** Start The records **

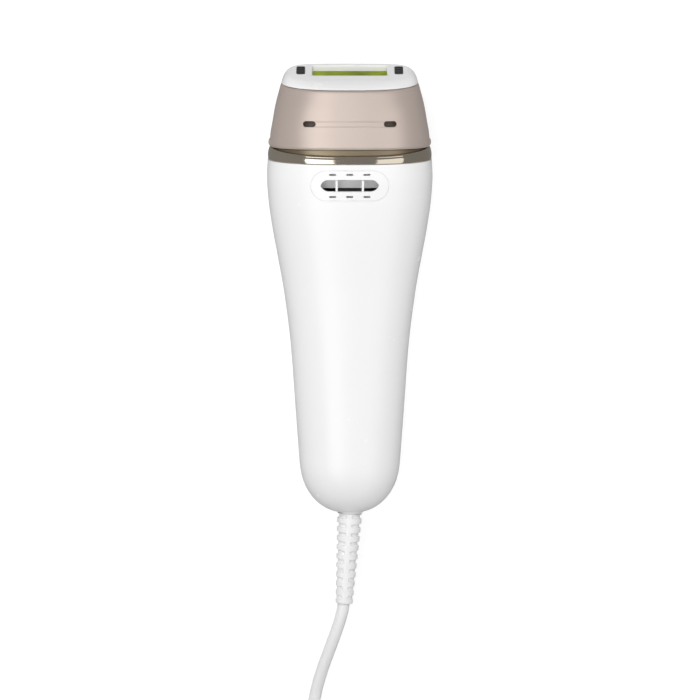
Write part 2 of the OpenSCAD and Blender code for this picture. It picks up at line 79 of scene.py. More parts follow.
BEND_Z = 24  # sections that lean turn about this height
HANDLE_Y = -75  # the rounded end starts here and is END_LENGTH long
END_LENGTH = 22.8
END_POWER = 2.3

# Each station: place along Y, lean in degrees, half width, bottom, top, squareness
HANDLE = [
    (-75, 0, 21.7, 0.4, 36.6, 2.3),
    (-50, 0, 23.5, 2.0, 37.8, 2.3),
    (-25, 0, 25.3, 3.0, 39.6, 2.35),
    (0, 0, 28.4, 3.2, 41.9, 2.4),
    (14, 0, 30.9, 2.4, 43.8, 2.45),
    (28, 0, 33.4, 1.2, 45.8, 2.55),
    (40, 0, 35.0, 0.4, 47.3, 2.65),
    (49, 0, 35.5, 0, 48, 2.7),
    (57.5, 0, 35.05, 0.35, 47.65, 2.7),
]
CAP = [
    (61.65, 0, 33.95, 0.9, 47.1, 2.7),
    (62.7, 0.2, 34.3, 0.6, 47.4, 2.7),
    (67, 1, 34.0, 0.9, 47.1, 2.75),
    (72, 2.2, 33.15, 1.4, 46.6, 2.8),
    (79, 4, 31.9, 2.3, 45.7, 2.8),
    (85, 5.6, 30.35, 3.1, 44.8, 2.6),
    (88.1, 6.4, 29.4, 3.6, 44.3, 2.5),
    (88.7, 6.5, 28.9, 4.1, 43.8, 2.5),
]
FRAME = [
    (89.0, 6.5, 29.2, 3.8, 44.1, 2.5),
    (90.4, 8, 28.75, 5.2, 42.2, 2.7),
    (91.8, 10, 27.9, 7.4, 39.3, 3),
    (92.8, 12, 26.6, 10.0, 35.8, 3.5),
    (93.3, 14, 24.8, 13.0, 31.4, 4.4),
]
COLLAR = [
    (52.4, 0, 32.1, 3.4, 44.6, 2.7),
    (56.1, 0, 32.1, 3.4, 44.6, 2.7),
    (56.2, 0, 33, 2.3, 45.7, 2.7),
    (61.2, 0, 33, 2.3, 45.7, 2.7),
    (61.3, 0, 32, 2.9, 45.1, 2.7),
    (67, 1, 31.9, 3, 45, 2.75),
    (72, 2.2, 31, 3.5, 44.5, 2.8),
    (76, 3.1, 30.3, 4, 44, 2.85),
]


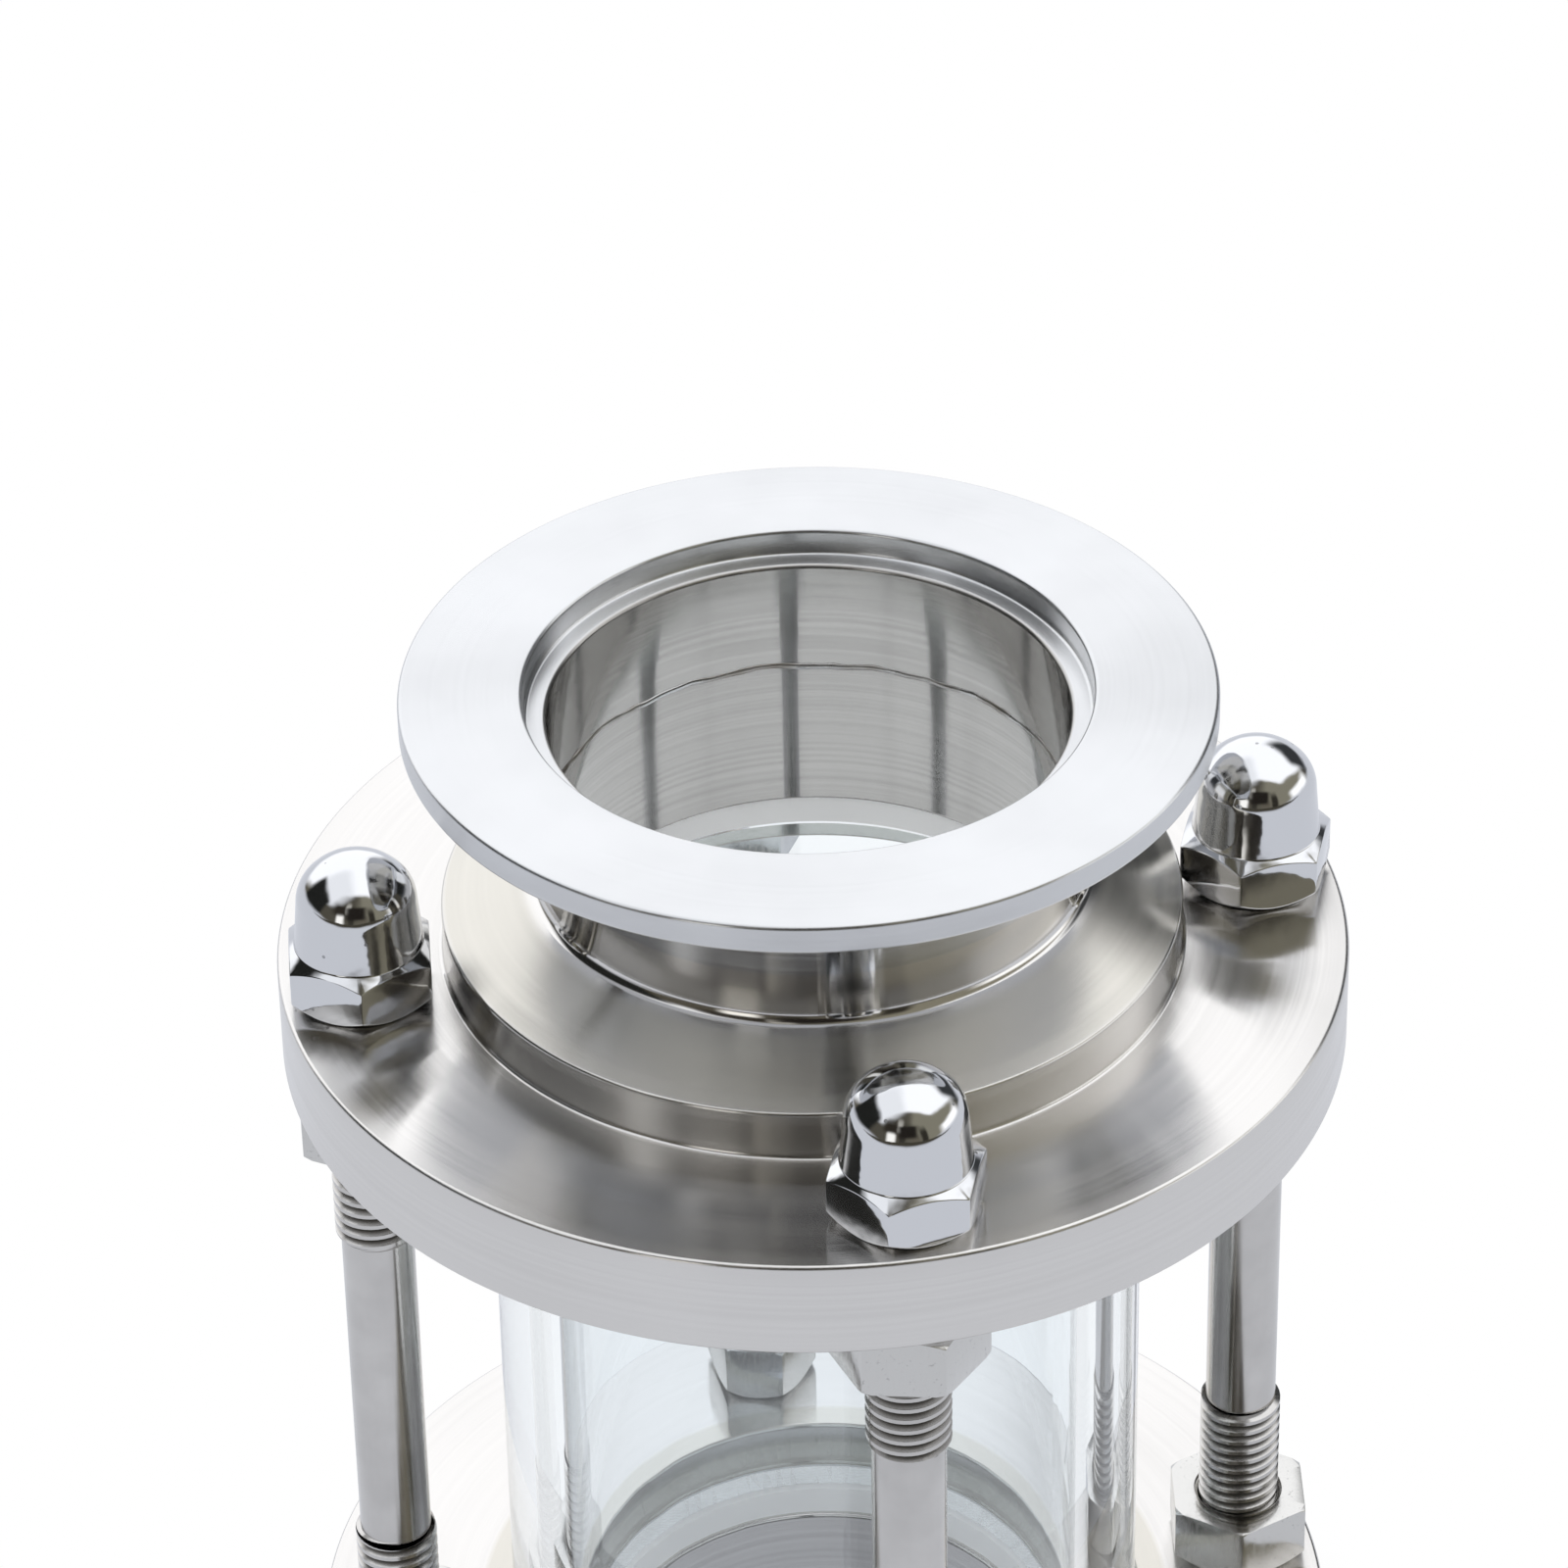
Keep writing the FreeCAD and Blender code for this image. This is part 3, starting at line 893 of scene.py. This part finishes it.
class SIGHTGLASS_OT_steel_plates(bpy.types.Operator):
    """Two end plates: neck stub, conical shoulder, collar, glass seat and four rod holes"""
    bl_idname = "sightglass.steel_plates"
    bl_label = "Turn the end plates"

    def execute(self, context):
        sizes = context.scene.sight_ends
        edge = sizes.edge_round
        shoulder = sizes.neck_length + sizes.shoulder_height
        face = shoulder + sizes.collar_height
        back = face + sizes.plate_thickness
        plate = lathe("turned_plate_lower", [
            (sizes.neck_radius, sizes.weld_height, 0),
            (sizes.neck_radius, sizes.neck_length, sizes.neck_fillet),
            (sizes.collar_radius, shoulder, edge),
            (sizes.collar_radius, face, sizes.collar_fillet),
            (sizes.plate_radius, face, edge),
            (sizes.plate_radius, back, edge),
            (sizes.seat_radius, back, edge),
            (sizes.seat_radius, back - sizes.seat_depth, 0),
            (sizes.bore_radius, back - sizes.seat_depth, edge),
            (sizes.bore_radius, sizes.weld_height, 0),
        ])
        radius, bevel = sizes.rod_hole, sizes.hole_bevel
        mouth = radius + bevel * 2
        for x, y in ((0, -1), (1, 0), (0, 1), (-1, 0)):
            hole = screw_outline("rod_hole", [
                (0, face - bevel), (mouth, face - bevel), (radius, face + bevel),
                (radius, back - bevel), (mouth, back + bevel), (0, back + bevel),
            ])
            shift(hole, (x * sizes.rod_circle, y * sizes.rod_circle, 0))
            combine(plate, hole, "DIFFERENCE")
        finish_ends(plate, "end_plate", turned_steel(context.scene.sight_steel))
        return {"FINISHED"}


class SIGHTGLASS_OT_polished_flanges(bpy.types.Operator):
    """Two clamp flanges with their centring recess, sloped back and tube stub"""
    bl_idname = "sightglass.polished_flanges"
    bl_label = "Turn and polish the clamp flanges"

    def execute(self, context):
        sizes = context.scene.sight_ends
        edge = sizes.edge_round
        cone = (sizes.flange_radius - sizes.neck_radius) * math.tan(sizes.back_angle)
        flange = lathe("clamp_flange_lower", [
            (sizes.recess_radius, 0, edge),
            (sizes.flange_radius, 0, edge),
            (sizes.flange_radius, sizes.rim, edge),
            (sizes.neck_radius, sizes.rim + cone, sizes.back_fillet),
            (sizes.neck_radius, sizes.weld_height, 0),
            (sizes.bore_radius, sizes.weld_height, 0),
            (sizes.bore_radius, sizes.recess_depth, sizes.sealing_edge),
            (sizes.recess_radius, sizes.recess_depth, edge),
        ])
        finish_ends(flange, "kf_ferrule",
                    polished_steel(context.scene.sight_steel))
        return {"FINISHED"}


def lathe(name, corners):
    """Turned ring from the corners of its section: radius, height and round of each."""
    points = []
    for index, (radius, height, round_off) in enumerate(corners):
        apex = Vector((radius, height))
        if not round_off:
            points.append(tuple(apex))
            continue
        before = (Vector(corners[index - 1][:2]) - apex).normalized()
        after = (Vector(corners[(index + 1) % len(corners)][:2]) - apex).normalized()
        half = before.angle(after) / 2
        inward = (before + after).normalized()
        centre = apex + inward * (round_off / math.sin(half))
        reach = math.pi / 2 - half
        if before.x * after.y > before.y * after.x:
            reach = -reach
        outward = math.atan2(-inward.y, -inward.x)
        points += arc(centre, round_off, outward - reach, outward + reach, ROUND_STEPS)
    return screw_outline(name, points + points[:1], RING_STEPS)


def finish_ends(lower, kind, material):
    """Smooths a turned piece, turns a copy over for the upper end and dresses both."""
    smooth_by_angle(lower, 25)
    apply_modifier(lower, "WEIGHTED_NORMAL", mode="FACE_AREA", keep_sharp=True)
    paint(lower, material)
    upper = copy_piece(lower, lower.name.replace("lower", "upper"))
    turn_over(upper, MIDDLE)
    for piece, end in ((lower, "lower"), (upper, "upper")):
        settle(piece)
        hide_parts(end + "_" + kind)


class SIGHTGLASS_OT_nuts(bpy.types.Operator):
    """Eight domed nuts outside the plates and eight hexagon nuts inside them"""
    bl_idname = "sightglass.nuts"
    bl_label = "Shape and finish the nuts"

    def execute(self, context):
        sizes = context.scene.sight_nuts
        look = context.scene.sight_steel
        acorn = make_nut(sizes, "acorn_nut_model", sizes.acorn_hexagon,
                         sizes.acorn_seat_angle, sizes.seat_diameter)
        combine(acorn, screw_outline("acorn_dome", dome_outline(sizes), NUT_STEPS), "UNION")
        combine(acorn, nut_bore(sizes, sizes.acorn_bore, blind=True), "DIFFERENCE")
        plain = make_nut(sizes, "hex_nut_model", sizes.hexagon_height,
                         sizes.chamfer_angle, sizes.free_diameter)
        combine(plain, nut_bore(sizes, sizes.hexagon_height, blind=False), "DIFFERENCE")
        for model, kind, finish, slot, outward in (
                (acorn, "_acorn", chrome_plate(look), "acorn_chrome", True),
                (plain, "_hex", bright_nut_steel(look), "hex_nut_steel", False)):
            soften_edges(model, sizes.edge_bevel)
            for end in ENDS:
                points_down = (end == "upper") != outward
                for place, turn in zip(PLACES, getattr(sizes, end + kind + "_turns")):
                    node = end + kind + "_nut_" + place
                    nut = copy_piece(model, "finished_" + node)
                    if points_down:
                        turn_over(nut)
                    stand_in(nut, node, finish, turn, hang=points_down)
            bpy.data.objects.remove(model)
        return {"FINISHED"}


def dome_outline(sizes):
    """Half outline of the closed cap: drafted flank, tight corner arc and shallow crown arc."""
    draft = sizes.dome_draft
    slope = math.tan(draft)
    crown_centre = sizes.acorn_height - sizes.crown_radius
    gap = sizes.crown_radius - sizes.corner_radius
    flank = sizes.dome_radius - slope * (crown_centre - sizes.acorn_hexagon)
    inset = flank - sizes.corner_radius / math.cos(draft)
    root = (inset * slope) ** 2 - (1 + slope ** 2) * (inset ** 2 - gap ** 2)
    rise = (inset * slope + math.sqrt(root)) / (1 + slope ** 2)
    centre = (inset - slope * rise, crown_centre + rise)
    meeting = math.atan2(rise, centre[0])
    # The dome starts 1 mm up in the hexagon, so that the two overlap.
    foot = 0.001
    flank_points = [(0, foot), (sizes.dome_radius + slope * (sizes.acorn_hexagon - foot), foot)]
    corner = arc(centre, sizes.corner_radius, draft, meeting, 14)
    crown = arc((0, crown_centre), sizes.crown_radius, meeting, math.pi / 2, 7)
    return flank_points + corner + crown[1:-1] + [(0, crown_centre + sizes.crown_radius)]


def make_nut(sizes, name, height, seat_angle, top_diameter):
    """Hexagon bar with a corner towards -Y, both ends turned to a chamfer."""
    corner = sizes.across_flats / 2 / math.cos(math.radians(30))
    seat_slope, top_slope = math.tan(seat_angle), math.tan(sizes.chamfer_angle)
    deselect_all()
    bpy.ops.mesh.primitive_cylinder_add(vertices=6, radius=corner, depth=height,
                                        location=(0, 0, height / 2))
    nut = name_new(name)
    apply_place(nut)
    low, high = sizes.seat_diameter / 2, top_diameter / 2
    spare = 0.0005
    outside = corner + spare
    turned = screw_outline(name + "_chamfer", [
        (0, 0),
        (low, 0),
        (outside, (outside - low) * seat_slope),
        (outside, height - (outside - high) * top_slope),
        (high, height),
        (0, height),
    ], NUT_STEPS)
    combine(nut, turned, "INTERSECT")
    return nut


def nut_bore(sizes, depth, blind):
    """The hole's body: bevelled mouth, and a drill point where it ends in the nut."""
    radius, bevel = sizes.bore_radius, sizes.hole_bevel
    if blind:
        end = [(radius, depth), (0, depth + radius / math.tan(sizes.drill_angle))]
    else:
        end = [(radius, depth - bevel), (radius + bevel * 2, depth + bevel), (0, depth + bevel)]
    start = [(0, -bevel), (radius + bevel * 2, -bevel), (radius, bevel)]
    return screw_outline("nut_bore", start + end)


def soften_edges(nut, width):
    """Rolls every sharp edge over a little, so that it catches the light."""
    sharp = 24
    close_mesh(nut)
    apply_modifier(nut, "BEVEL", width=width, segments=2, limit_method="ANGLE",
                   angle_limit=math.radians(sharp), harden_normals=False, use_clamp_overlap=True)
    smooth_by_angle(nut, sharp)


class SIGHTGLASS_OT_glass(bpy.types.Operator):
    """Clear tube and its two white gaskets"""
    bl_idname = "sightglass.glass"
    bl_label = "Finish the glass and gaskets"

    def execute(self, context):
        look = context.scene.sight_glass
        dress("glass_tube", clear_glass(look))
        rubber = silicone(look)
        for end in ENDS:
            dress(end + "_gasket", rubber)
        return {"FINISHED"}


STEPS = (
    SIGHTGLASS_OT_studio,
    SIGHTGLASS_OT_steel_plates,
    SIGHTGLASS_OT_polished_flanges,
    SIGHTGLASS_OT_weld_seams,
    SIGHTGLASS_OT_nuts,
    SIGHTGLASS_OT_threaded_rods,
    SIGHTGLASS_OT_glass,
)


class SIGHTGLASS_PT_panel(bpy.types.Panel):
    bl_idname = "SIGHTGLASS_PT_panel"
    bl_label = "Sight Glass"
    bl_space_type = "VIEW_3D"
    bl_region_type = "UI"
    bl_category = "Sight Glass"

    def draw(self, context):
        for step in STEPS:
            self.layout.operator(step.bl_idname)
        for name in GROUPS:
            box = self.layout.box()
            group = getattr(context.scene, name)
            for key in group.__annotations__:
                box.prop(group, key)


GROUPS = {
    "sight_threads": ThreadSizes,
    "sight_nuts": NutSizes,
    "sight_ends": EndSizes,
    "sight_welds": WeldSizes,
    "sight_steel": SteelLook,
    "sight_glass": GlassLook,
    "sight_studio": StudioLook,
}
CLASSES = tuple(GROUPS.values()) + STEPS + (SIGHTGLASS_PT_panel,)


def register():
    for item in CLASSES:
        bpy.utils.register_class(item)
    for name, group in GROUPS.items():
        setattr(bpy.types.Scene, name, bpy.props.PointerProperty(type=group))


def unregister():
    for name in GROUPS:
        delattr(bpy.types.Scene, name)
    for item in reversed(CLASSES):
        bpy.utils.unregister_class(item)


def main():
    register()
    bpy.ops.sightglass.studio()
    bpy.ops.sightglass.steel_plates()
    bpy.ops.sightglass.polished_flanges()
    bpy.ops.sightglass.weld_seams()
    bpy.ops.sightglass.nuts()
    bpy.ops.sightglass.threaded_rods()
    bpy.ops.sightglass.glass()


if __name__ == "__main__":
    main()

** End The records **

Emit, unaltered, the lines from the top of the listing down through the line that holds "END_POWER = 2.3"; emit nothing else.

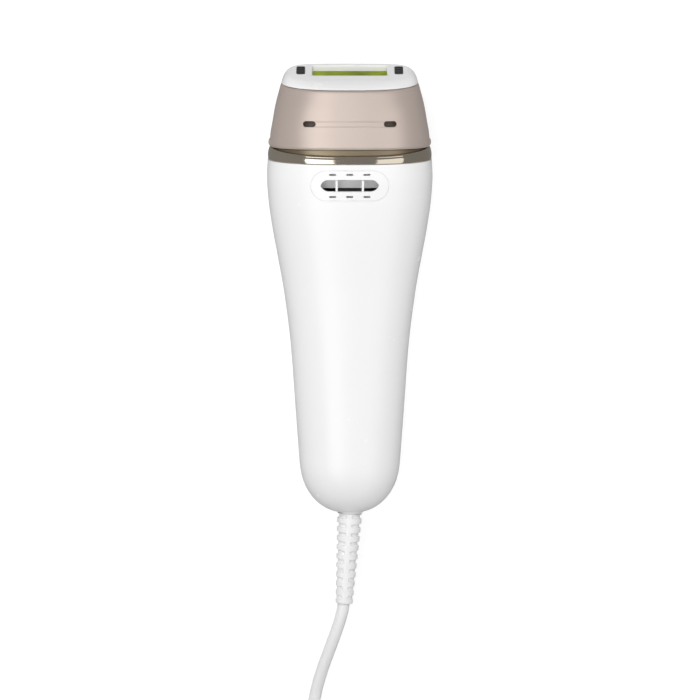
Write part 2 of the OpenSCAD and Blender code for this picture. It picks up at line 79 of scene.py. More parts follow.
BEND_Z = 24  # sections that lean turn about this height
HANDLE_Y = -75  # the rounded end starts here and is END_LENGTH long
END_LENGTH = 22.8
END_POWER = 2.3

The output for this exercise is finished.